◆ The request:
Of the lines in the entries below, state how many hold the word "this". Say nothing else.

◆ Task material:
__________________________________________________
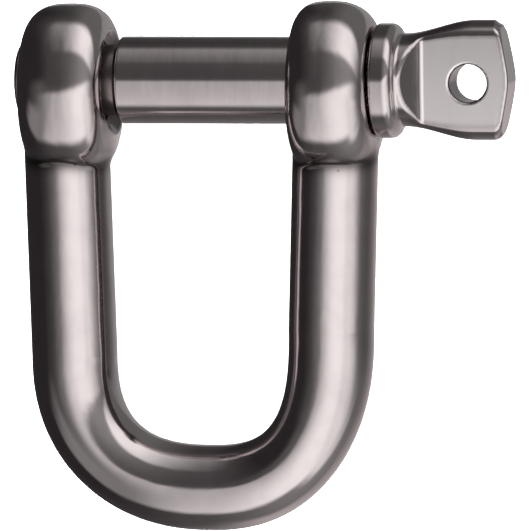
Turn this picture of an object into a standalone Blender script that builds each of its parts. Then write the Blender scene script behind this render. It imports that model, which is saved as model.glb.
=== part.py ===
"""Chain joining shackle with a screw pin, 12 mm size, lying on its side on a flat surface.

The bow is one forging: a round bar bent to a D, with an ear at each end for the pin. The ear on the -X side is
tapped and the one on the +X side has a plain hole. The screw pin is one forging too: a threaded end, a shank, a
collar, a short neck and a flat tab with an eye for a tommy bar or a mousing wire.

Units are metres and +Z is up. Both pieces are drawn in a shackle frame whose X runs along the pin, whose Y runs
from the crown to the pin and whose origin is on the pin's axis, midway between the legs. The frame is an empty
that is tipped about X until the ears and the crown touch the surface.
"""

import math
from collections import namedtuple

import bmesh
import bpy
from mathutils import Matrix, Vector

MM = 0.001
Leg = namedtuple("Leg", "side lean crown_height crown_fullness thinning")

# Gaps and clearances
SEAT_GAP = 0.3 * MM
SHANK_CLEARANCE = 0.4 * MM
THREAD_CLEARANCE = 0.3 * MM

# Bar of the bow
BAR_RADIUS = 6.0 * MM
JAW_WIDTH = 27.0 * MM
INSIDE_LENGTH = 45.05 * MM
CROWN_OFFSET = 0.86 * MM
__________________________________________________
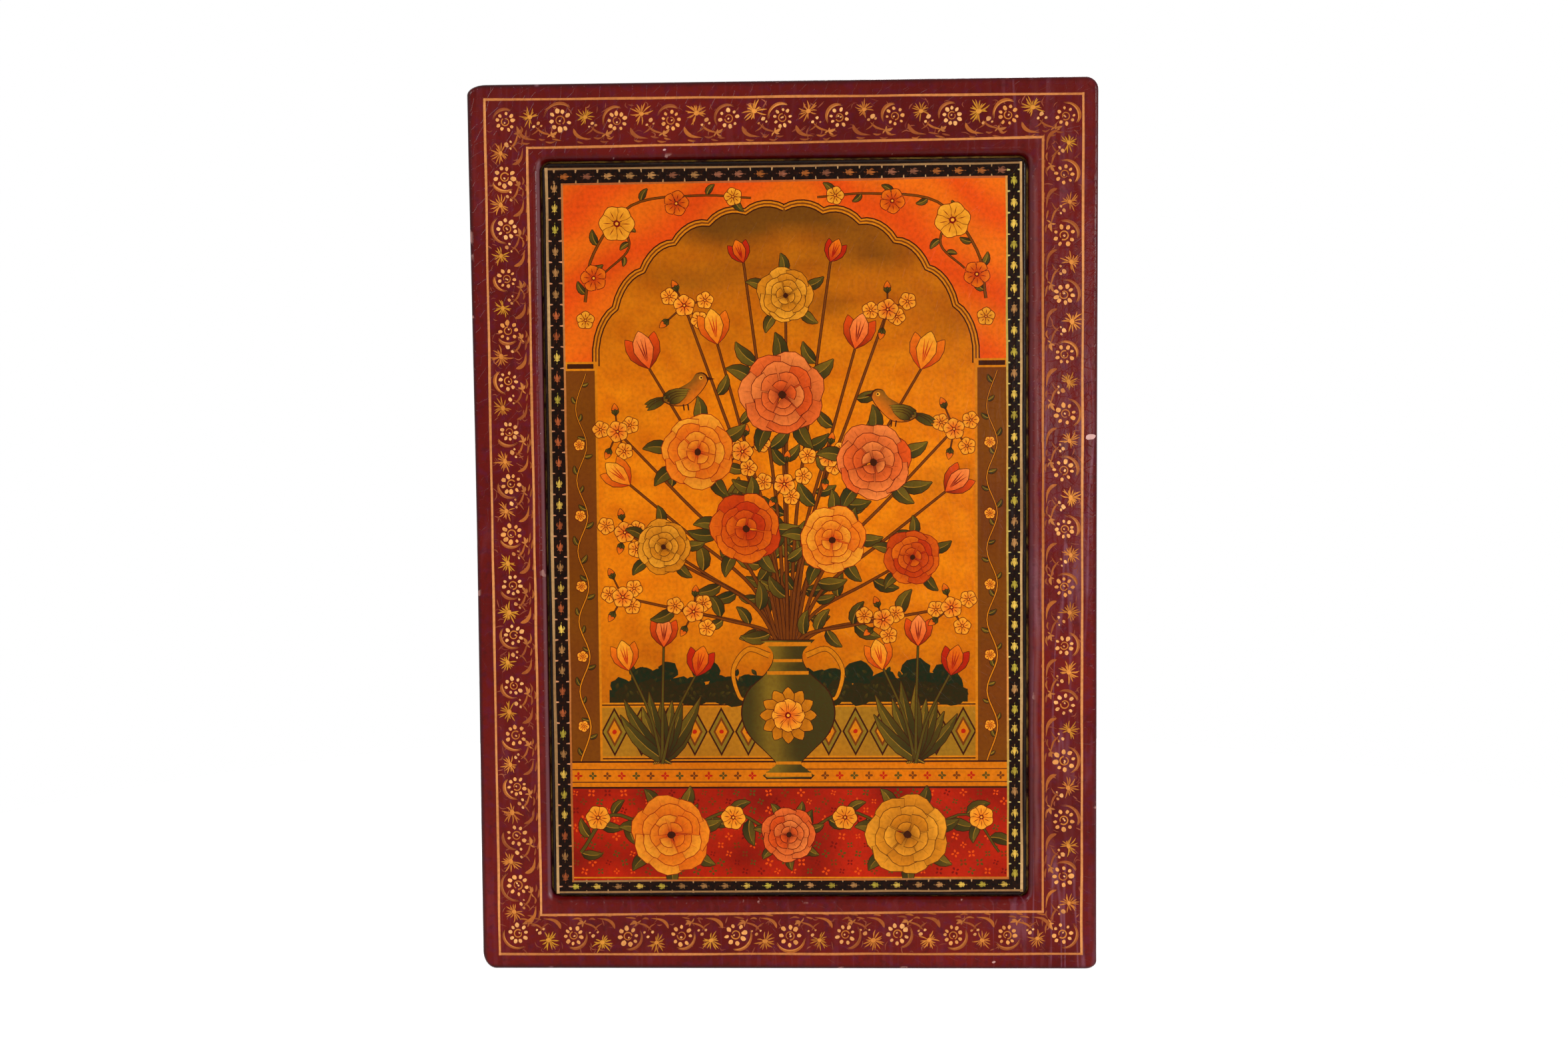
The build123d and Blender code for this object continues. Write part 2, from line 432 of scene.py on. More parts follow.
__________________________________________________
◆ The response:
2